[START Information shown]

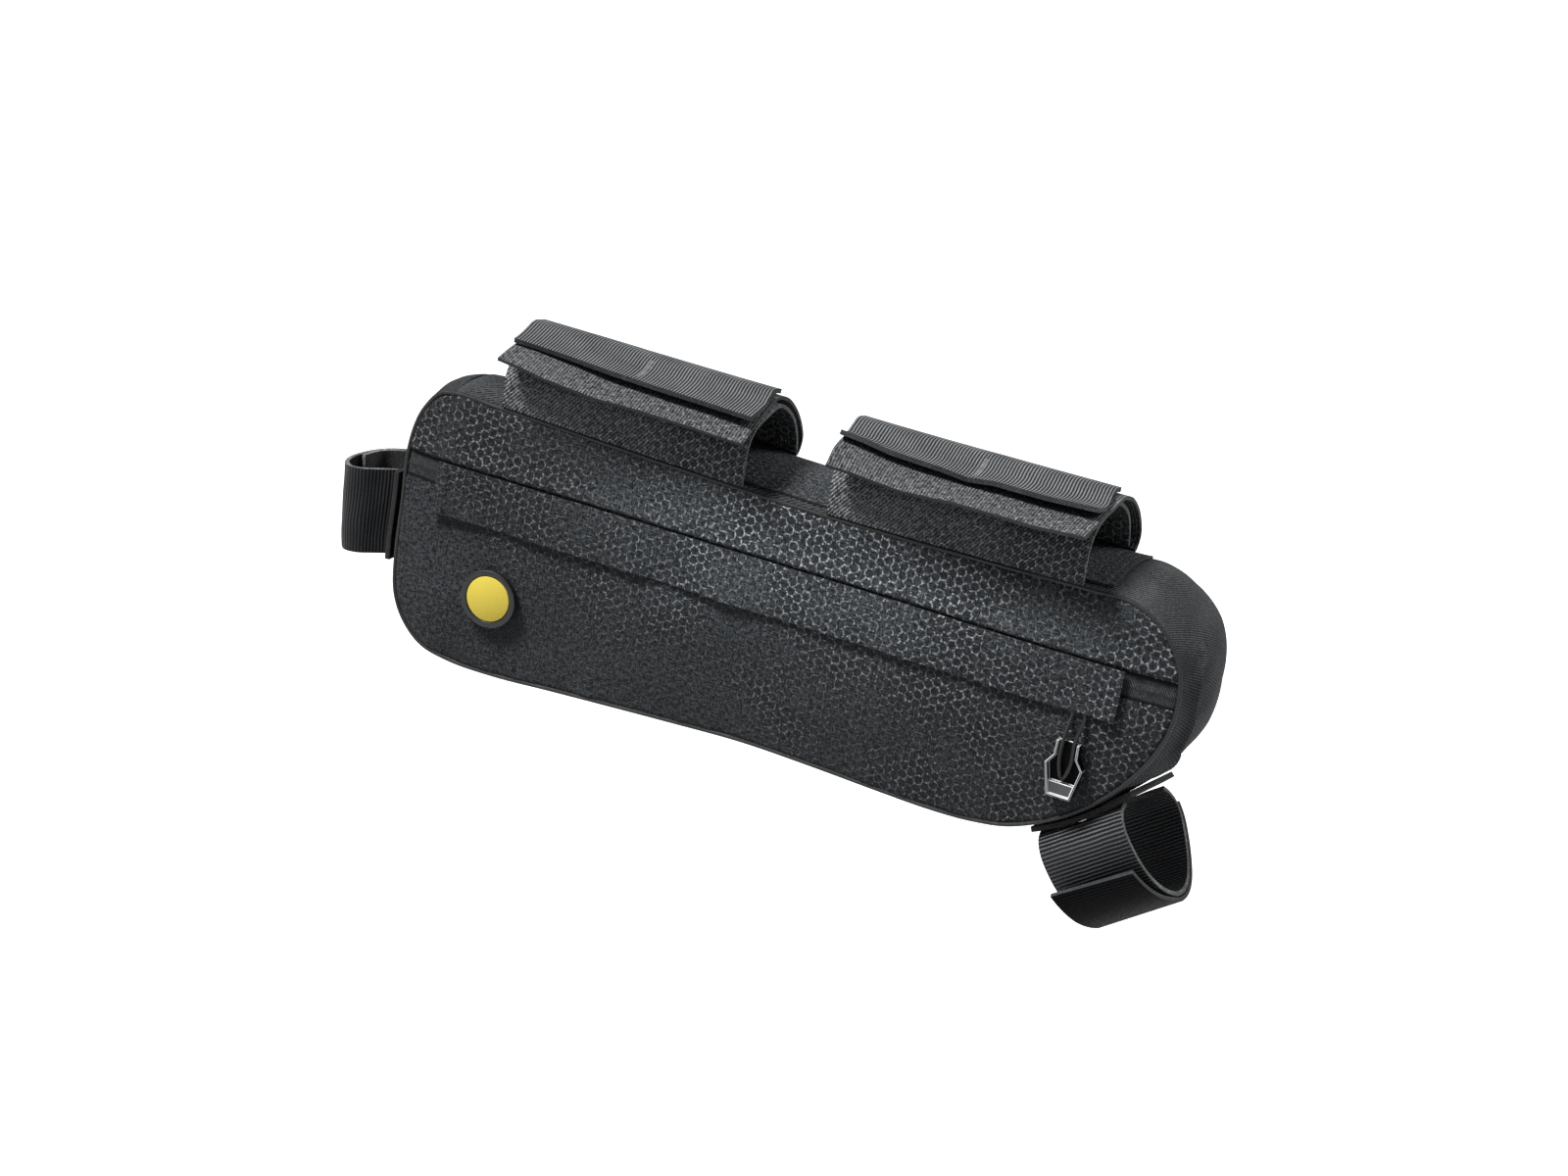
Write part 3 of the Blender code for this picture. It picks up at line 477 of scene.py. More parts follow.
class Path:
    """A flat path of many points that can be read at any share of its steps."""

    def __init__(self, points: Array, closed: bool = False) -> None:
        """Keep the points.

        Args:
            points: Rows of two numbers.
            closed: Whether the last point leads back to the first.
        """
        self.points = np.asarray(points, float)
        self.closed = closed

    @classmethod
    def through(cls, chosen: Sequence[Sequence[float]], steps: int, closed: bool = False,
                turn_weight: float = 0.0, fine: int = 24) -> "Path":
        """A smooth path through a few chosen points, spread evenly.

        Args:
            chosen: The points that the path passes through.
            steps: How many steps it gets.
            closed: Whether it comes back to its start.
            turn_weight: How much a turn counts as length, so that bends get more points.
            fine: The samples between two chosen points.

        Returns:
            The path.
        """
        rows = [np.asarray(row, float) for row in chosen]
        if closed:
            ring = [rows[-1], *rows, rows[0], rows[1]]
            spans = len(rows)
        else:
            ring = [rows[0] * 2 - rows[1], *rows, rows[-1] * 2 - rows[-2]]
            spans = len(rows) - 1
        walk = []
        for span in range(spans):
            walk.extend(cls._between(*ring[span:span + 4], np.arange(fine) / fine))
        walk.append(rows[0] if closed else rows[-1])
        walk = np.array(walk)
        moves = np.diff(walk, axis=0)
        lengths = np.linalg.norm(moves, axis=1)
        heading = np.unwrap(np.arctan2(moves[:, 1], moves[:, 0]))
        turns = np.abs(np.diff(heading, prepend=heading[0]))
        travelled = np.concatenate([[0.0], np.cumsum(lengths + turn_weight * turns)])
        goals = travelled[-1] * np.arange(steps if closed else steps + 1) / steps
        return cls(np.stack([np.interp(goals, travelled, walk[:, axis]) for axis in (0, 1)], 1), closed)

    @staticmethod
    def _between(before: Array, start: Array, end: Array, after: Array, shares: Array) -> list[Array]:
        """Points of the centripetal curve between start and end."""
        knots = [0.0]
        for first, second in ((before, start), (start, end), (end, after)):
            knots.append(knots[-1] + max(np.linalg.norm(second - first), 1e-6) ** 0.5)
        found = []
        for share in shares:
            at = mix(knots[1], knots[2], share)
            lower = mix(before, start, (at - knots[0]) / (knots[1] - knots[0]))
            middle = mix(start, end, (at - knots[1]) / (knots[2] - knots[1]))
            upper = mix(end, after, (at - knots[2]) / (knots[3] - knots[2]))
            left = mix(lower, middle, (at - knots[0]) / (knots[2] - knots[0]))
            right = mix(middle, upper, (at - knots[1]) / (knots[3] - knots[1]))
            found.append(mix(left, right, (at - knots[1]) / (knots[2] - knots[1])))
        return found

    def normals(self) -> Array:
        """Unit normals to the left of the path's direction."""
        if self.closed:
            along = np.roll(self.points, -1, 0) - np.roll(self.points, 1, 0)
        else:
            along = np.gradient(self.points, axis=0)
        along = along / np.maximum(np.linalg.norm(along, axis=1, keepdims=True), 1e-12)
        return np.stack([-along[:, 1], along[:, 0]], 1)

    def moved(self, distance: Union[float, Array]) -> "Path":
        """The path moved to its left by one distance, or by one for each point."""
        away = np.broadcast_to(np.asarray(distance, float), len(self.points))[:, None]
        return Path(self.points + self.normals() * away, self.closed)

    def at(self, share: Array) -> tuple[Array, Array]:
        """The two coordinates at shares of the path's steps."""
        return self._read(self.points, share)

    def normal_at(self, share: Array) -> tuple[Array, Array]:
        """The left normal at shares of the path's steps."""
        return self._read(self.normals(), share)

    def _read(self, rows: Array, share: Array) -> tuple[Array, Array]:
        """Rows read between their steps."""
        if self.closed:
            rows = np.vstack([rows, rows[:1]])
        steps = np.arange(len(rows)) / (len(rows) - 1)
        return tuple(np.interp(share, steps, rows[:, axis]) for axis in (0, 1))

    def length(self) -> float:
        """The path's length."""
        rows = np.vstack([self.points, self.points[:1]]) if self.closed else self.points
        return float(np.linalg.norm(np.diff(rows, axis=0), axis=1).sum())


@dataclass
class Folds:
    """Soft uneven waves, the same in every run."""

    seed: int
    longest: float
    shortest: float
    count: int = 9

    def __post_init__(self) -> None:
        """Choose the waves."""
        chance = np.random.default_rng(self.seed)
        lengths = np.geomspace(self.longest, self.shortest, self.count)
        turn = chance.uniform(0.0, 2.0 * math.pi, self.count)
        self.pull = np.stack([np.cos(turn), np.sin(turn)], 1) * (2.0 * math.pi / lengths)[:, None]
        self.start = chance.uniform(0.0, 2.0 * math.pi, self.count)
        self.weight = lengths / lengths.sum()

    def at(self, first: Array, second: Array) -> Array:
        """The waves' height at places, about -1 to 1."""
        total = np.zeros(np.broadcast(first, second).shape)
        for (pull_first, pull_second), start, weight in zip(self.pull, self.start, self.weight):
            total = total + weight * np.sin(first * pull_first + second * pull_second + start)
        return total * 1.8


# Blender's tools


def read(mesh: bpy.types.Mesh, what: str) -> Array:
    """Every vertex's place or normal, in rows of three."""
    flat = np.zeros(len(mesh.vertices) * 3)
    mesh.vertices.foreach_get(what, flat)
    return flat.reshape(-1, 3)


def linked(name: str, data: Optional[bpy.types.ID]) -> bpy.types.Object:
    """A new object in the scene."""
    item = bpy.data.objects.new(name, data)
    bpy.context.scene.collection.objects.link(item)
    return item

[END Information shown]

Task to complete >> Quote the listing word for word from its first line through the line in which "fine: The samples" appears.

Expected answer >>
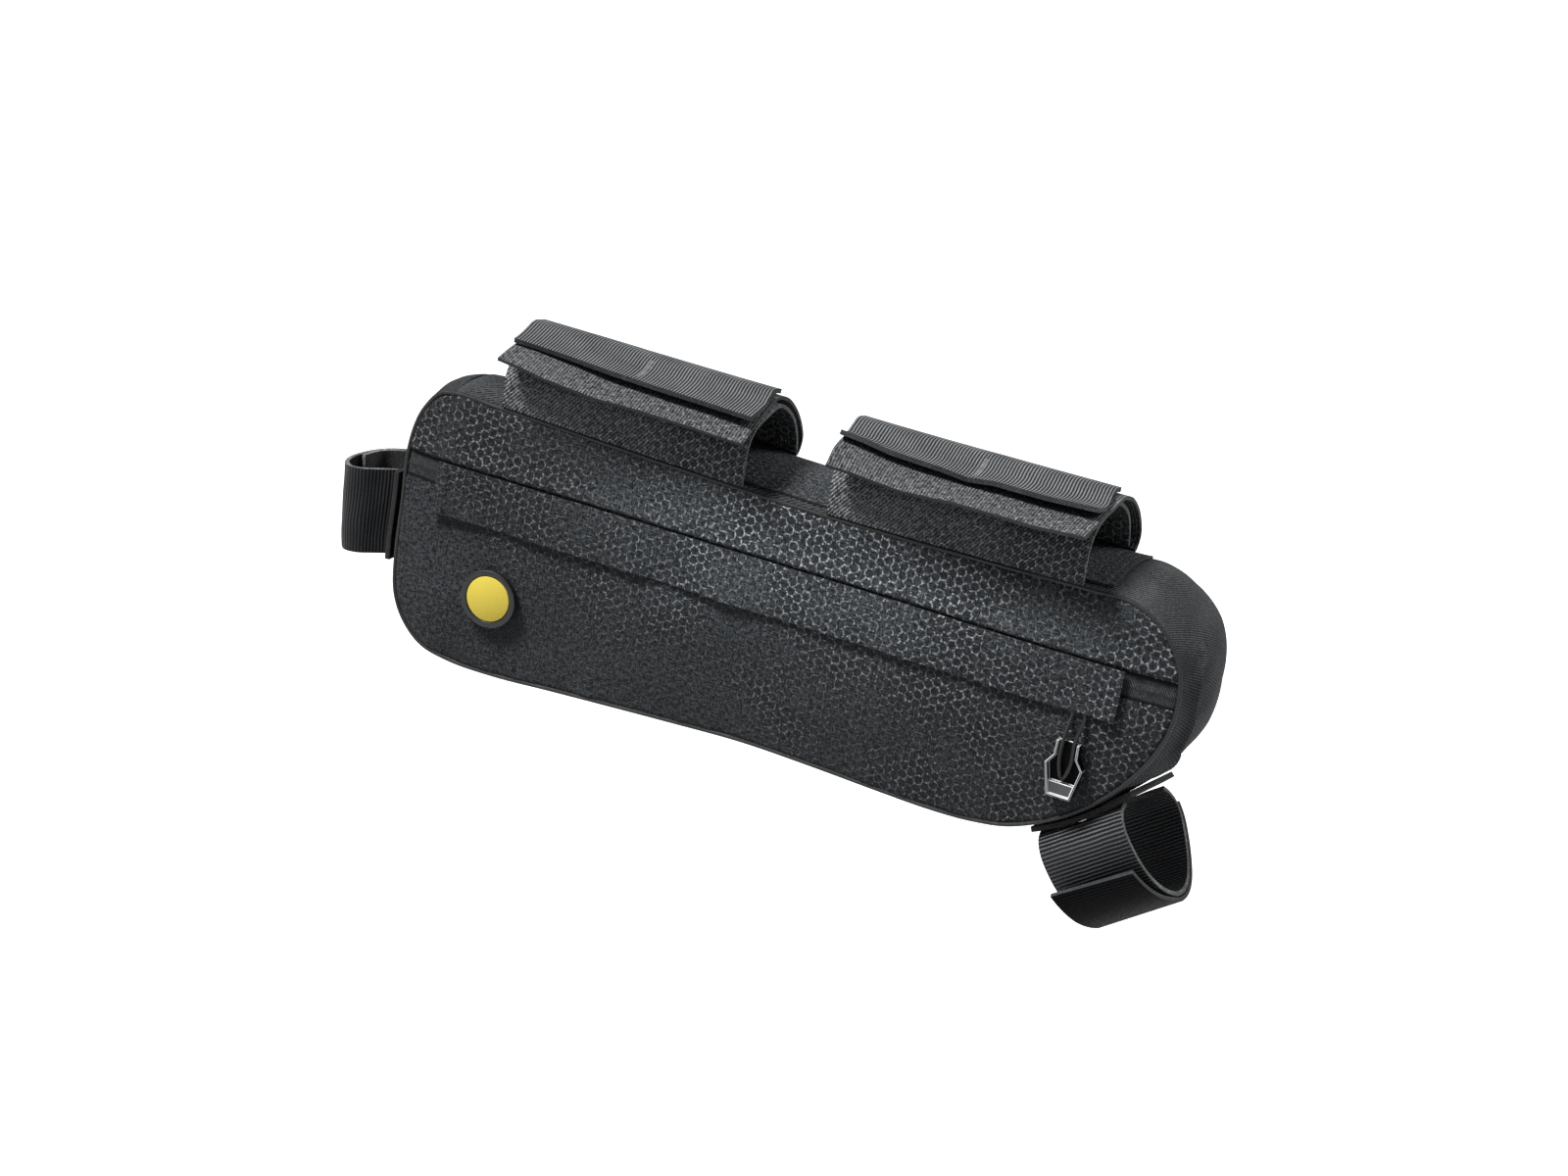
Write part 3 of the Blender code for this picture. It picks up at line 477 of scene.py. More parts follow.
class Path:
    """A flat path of many points that can be read at any share of its steps."""

    def __init__(self, points: Array, closed: bool = False) -> None:
        """Keep the points.

        Args:
            points: Rows of two numbers.
            closed: Whether the last point leads back to the first.
        """
        self.points = np.asarray(points, float)
        self.closed = closed

    @classmethod
    def through(cls, chosen: Sequence[Sequence[float]], steps: int, closed: bool = False,
                turn_weight: float = 0.0, fine: int = 24) -> "Path":
        """A smooth path through a few chosen points, spread evenly.

        Args:
            chosen: The points that the path passes through.
            steps: How many steps it gets.
            closed: Whether it comes back to its start.
            turn_weight: How much a turn counts as length, so that bends get more points.
            fine: The samples between two chosen points.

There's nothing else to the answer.